STATED GOAL =
Quote the listing below in its entirety.

════════════════

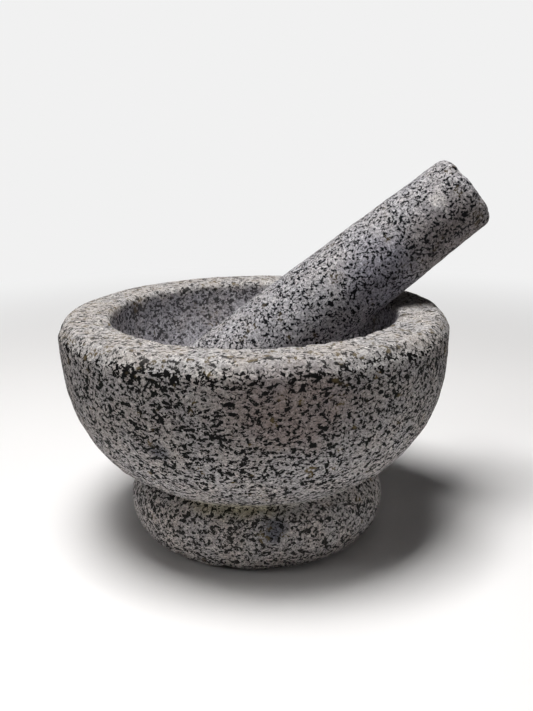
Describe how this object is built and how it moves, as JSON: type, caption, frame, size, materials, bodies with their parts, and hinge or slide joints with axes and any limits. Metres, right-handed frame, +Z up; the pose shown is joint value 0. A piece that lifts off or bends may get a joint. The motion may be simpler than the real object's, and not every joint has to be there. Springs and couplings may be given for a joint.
{
  "type": "molcajete",
  "caption": "Granite mortar with a thick-rimmed round bowl on a bulging ring foot, and a loose tapered round pestle leaning in the bowl.",
  "frame": {"origin": "middle of the mortar's flat underside, on the surface that it stands on", "axes": "+Z up along the mortar's axis, +X towards the side where the pestle's handle rises out of the bowl, -Y towards the front"},
  "size_m": [0.2259, 0.203, 0.1942],
  "materials": {
    "mortar_granite": "rough hand-dressed speckled grey granite",
    "pestle_granite": "rough hand-dressed speckled grey granite, slightly finer grain"
  },
  "bodies": {
    "mortar": {"mortar": "mortar_granite"},
    "pestle": {"pestle": "pestle_granite"}
  },
  "joints": [
    {"name": "pestle_lift", "type": "slide", "parent": "mortar", "child": "pestle", "axis": [0, 0, 1], "range_m": [0, 0.1]}
  ]
}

════════════════

EXERCISE ANSWER =
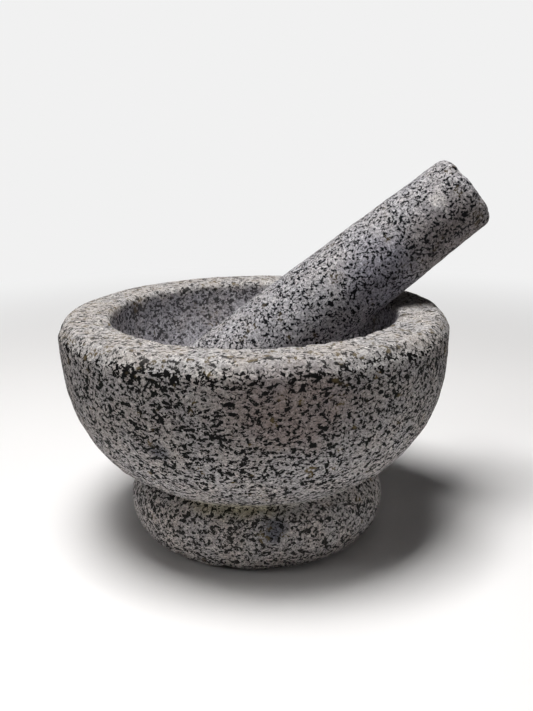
Describe how this object is built and how it moves, as JSON: type, caption, frame, size, materials, bodies with their parts, and hinge or slide joints with axes and any limits. Metres, right-handed frame, +Z up; the pose shown is joint value 0. A piece that lifts off or bends may get a joint. The motion may be simpler than the real object's, and not every joint has to be there. Springs and couplings may be given for a joint.
{
  "type": "molcajete",
  "caption": "Granite mortar with a thick-rimmed round bowl on a bulging ring foot, and a loose tapered round pestle leaning in the bowl.",
  "frame": {"origin": "middle of the mortar's flat underside, on the surface that it stands on", "axes": "+Z up along the mortar's axis, +X towards the side where the pestle's handle rises out of the bowl, -Y towards the front"},
  "size_m": [0.2259, 0.203, 0.1942],
  "materials": {
    "mortar_granite": "rough hand-dressed speckled grey granite",
    "pestle_granite": "rough hand-dressed speckled grey granite, slightly finer grain"
  },
  "bodies": {
    "mortar": {"mortar": "mortar_granite"},
    "pestle": {"pestle": "pestle_granite"}
  },
  "joints": [
    {"name": "pestle_lift", "type": "slide", "parent": "mortar", "child": "pestle", "axis": [0, 0, 1], "range_m": [0, 0.1]}
  ]
}